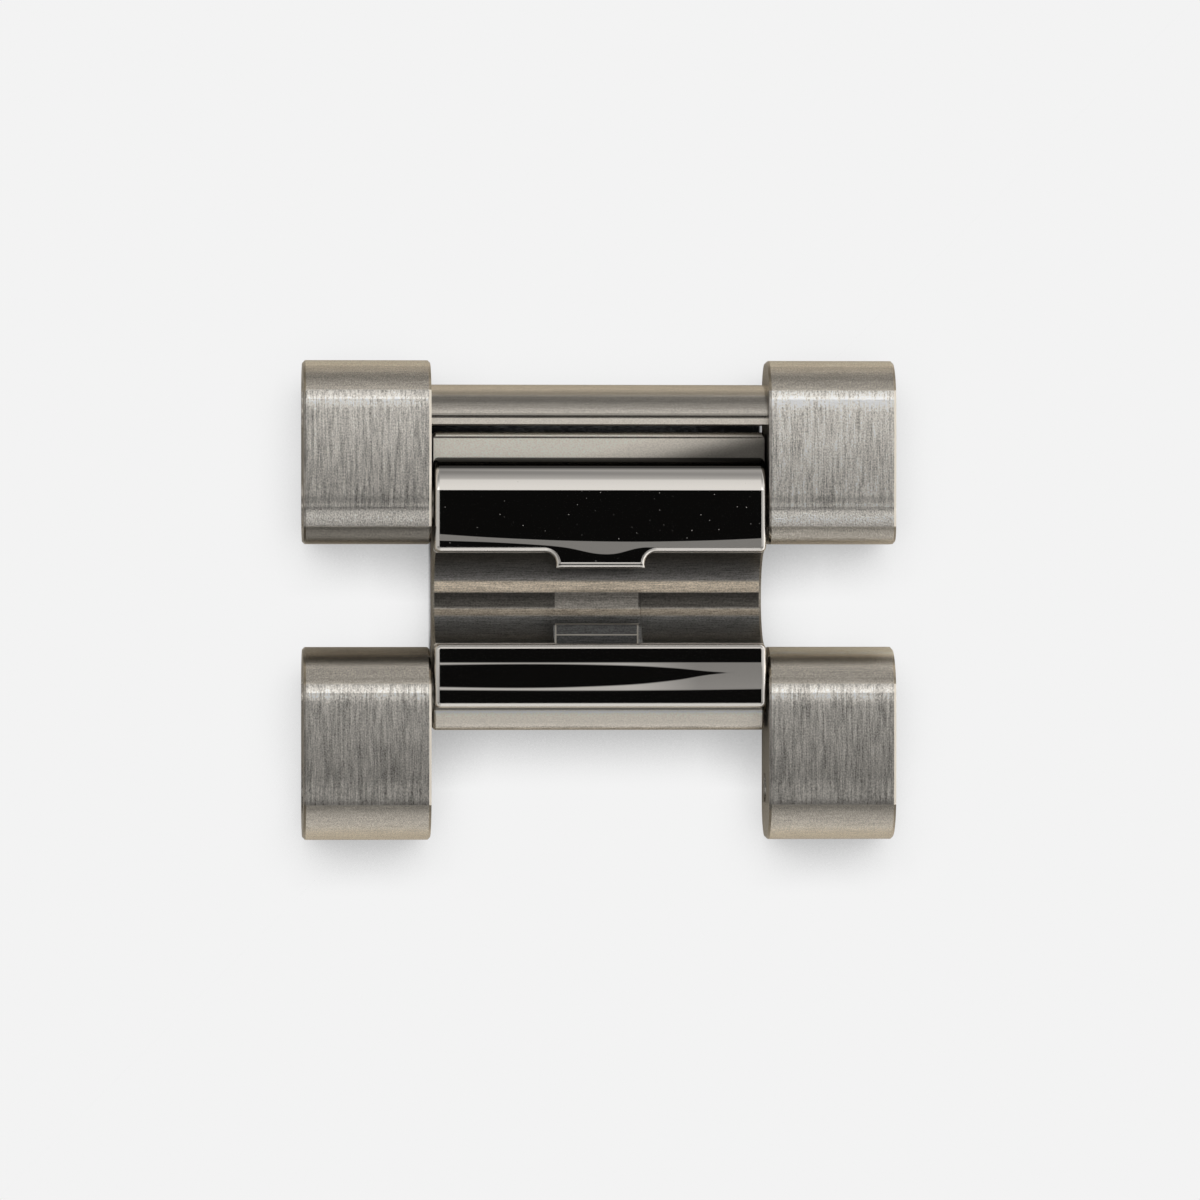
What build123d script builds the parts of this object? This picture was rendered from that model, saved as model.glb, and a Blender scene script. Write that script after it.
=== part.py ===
from build123d import *

import os

# A section of a steel watch bracelet, lying flat with its polished side up, in millimetres.
# X runs across the bracelet, Y along it and Z up to the polished side.
# The origin is on the underside, in the middle of the section.

# The whole section
bracelet_width = 20.0
outer_link_width = 4.3
side_play = 0.1
pin_pitch = 3.22
seat_axis_y = 0.07
pin_height = 1.35

# Outer links, measured from the pin axes to their rounded ends
outer_link_height = 3.25
crown_rise = 0.12
upper_link_free_reach = 1.59
upper_link_hinge_reach = 1.4
lower_link_hinge_reach = 1.56
lower_link_free_reach = 1.73
nose_radius = 1.4
lower_hinge_nose_radius = 1.6
heel_radius = 1.2
outer_bevel = 0.08
crease_offset = 0.19
crease_drop = 0.05
roll_rise = 0.025
roll_drop = 0.1
rolled_nose_radius = 0.6

# Screws, their bores in the outer links, and the threads they hold in
screw_shank_radius = 0.45
screw_head_radius = 0.8
screw_head_height = 0.5
screw_head_recess = 0.05
screw_slot_width = 0.2
screw_slot_depth = 0.2
screw_edge_break = 0.06
thread_length = 1.6
thread_clearance = 0.02
bore_clearance = 0.05
head_clearance = 0.05
thread_runout = 0.3

# Hinge tubes, which turn in the centre link
tube_radius = 0.75
tube_running_clearance = 0.03
tube_edge_break = 0.08

# Centre link: a satin body with a round brushed seat across it
knuckle_wall = 0.25
upper_ledge_reach = 2.38
lower_ledge_reach = 1.24
body_heel_radius = 0.9
upper_ledge_bevel = 0.1
ledge_lip_width = 0.15
ledge_groove_width = 0.06
ledge_groove_depth = 0.16
lower_ledge_round = 0.3
body_side_bevel = 0.08
seat_radius = 1.54
seat_axis_rise = 0.2
relief_depth = 0.1
relief_start = 0.25
pocket_near = 0.9
pocket_far = 1.54
pocket_depth = 1.3
pocket_corner_radius = 0.08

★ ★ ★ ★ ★

> [Given task]: Give back each line above precisely as it stands.

> [Task answer]:
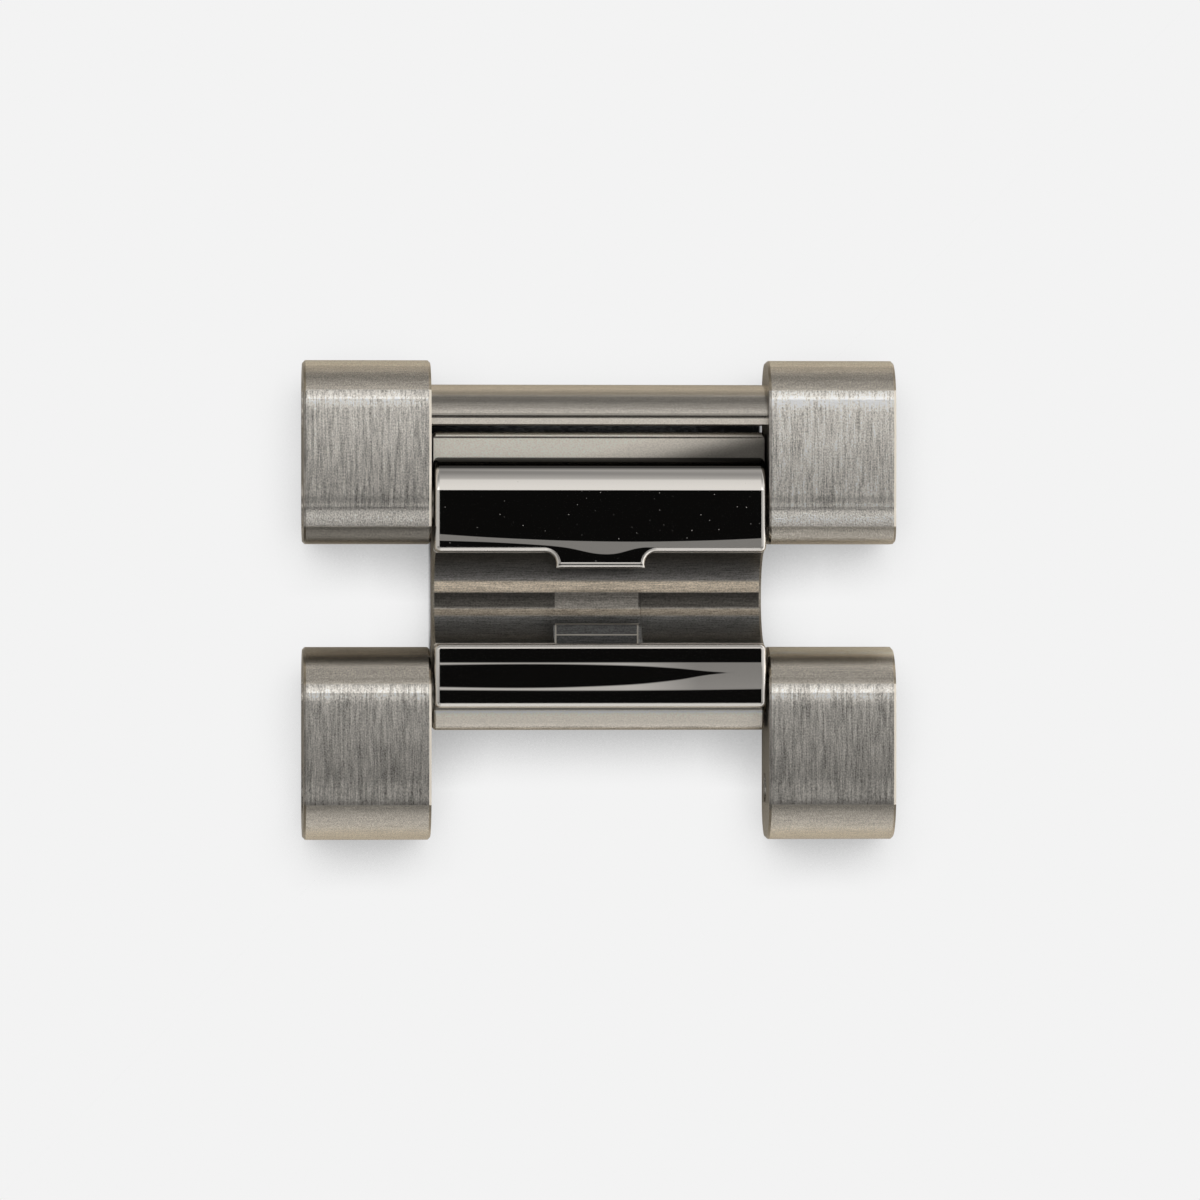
What build123d script builds the parts of this object? This picture was rendered from that model, saved as model.glb, and a Blender scene script. Write that script after it.
=== part.py ===
from build123d import *

import os

# A section of a steel watch bracelet, lying flat with its polished side up, in millimetres.
# X runs across the bracelet, Y along it and Z up to the polished side.
# The origin is on the underside, in the middle of the section.

# The whole section
bracelet_width = 20.0
outer_link_width = 4.3
side_play = 0.1
pin_pitch = 3.22
seat_axis_y = 0.07
pin_height = 1.35

# Outer links, measured from the pin axes to their rounded ends
outer_link_height = 3.25
crown_rise = 0.12
upper_link_free_reach = 1.59
upper_link_hinge_reach = 1.4
lower_link_hinge_reach = 1.56
lower_link_free_reach = 1.73
nose_radius = 1.4
lower_hinge_nose_radius = 1.6
heel_radius = 1.2
outer_bevel = 0.08
crease_offset = 0.19
crease_drop = 0.05
roll_rise = 0.025
roll_drop = 0.1
rolled_nose_radius = 0.6

# Screws, their bores in the outer links, and the threads they hold in
screw_shank_radius = 0.45
screw_head_radius = 0.8
screw_head_height = 0.5
screw_head_recess = 0.05
screw_slot_width = 0.2
screw_slot_depth = 0.2
screw_edge_break = 0.06
thread_length = 1.6
thread_clearance = 0.02
bore_clearance = 0.05
head_clearance = 0.05
thread_runout = 0.3

# Hinge tubes, which turn in the centre link
tube_radius = 0.75
tube_running_clearance = 0.03
tube_edge_break = 0.08

# Centre link: a satin body with a round brushed seat across it
knuckle_wall = 0.25
upper_ledge_reach = 2.38
lower_ledge_reach = 1.24
body_heel_radius = 0.9
upper_ledge_bevel = 0.1
ledge_lip_width = 0.15
ledge_groove_width = 0.06
ledge_groove_depth = 0.16
lower_ledge_round = 0.3
body_side_bevel = 0.08
seat_radius = 1.54
seat_axis_rise = 0.2
relief_depth = 0.1
relief_start = 0.25
pocket_near = 0.9
pocket_far = 1.54
pocket_depth = 1.3
pocket_corner_radius = 0.08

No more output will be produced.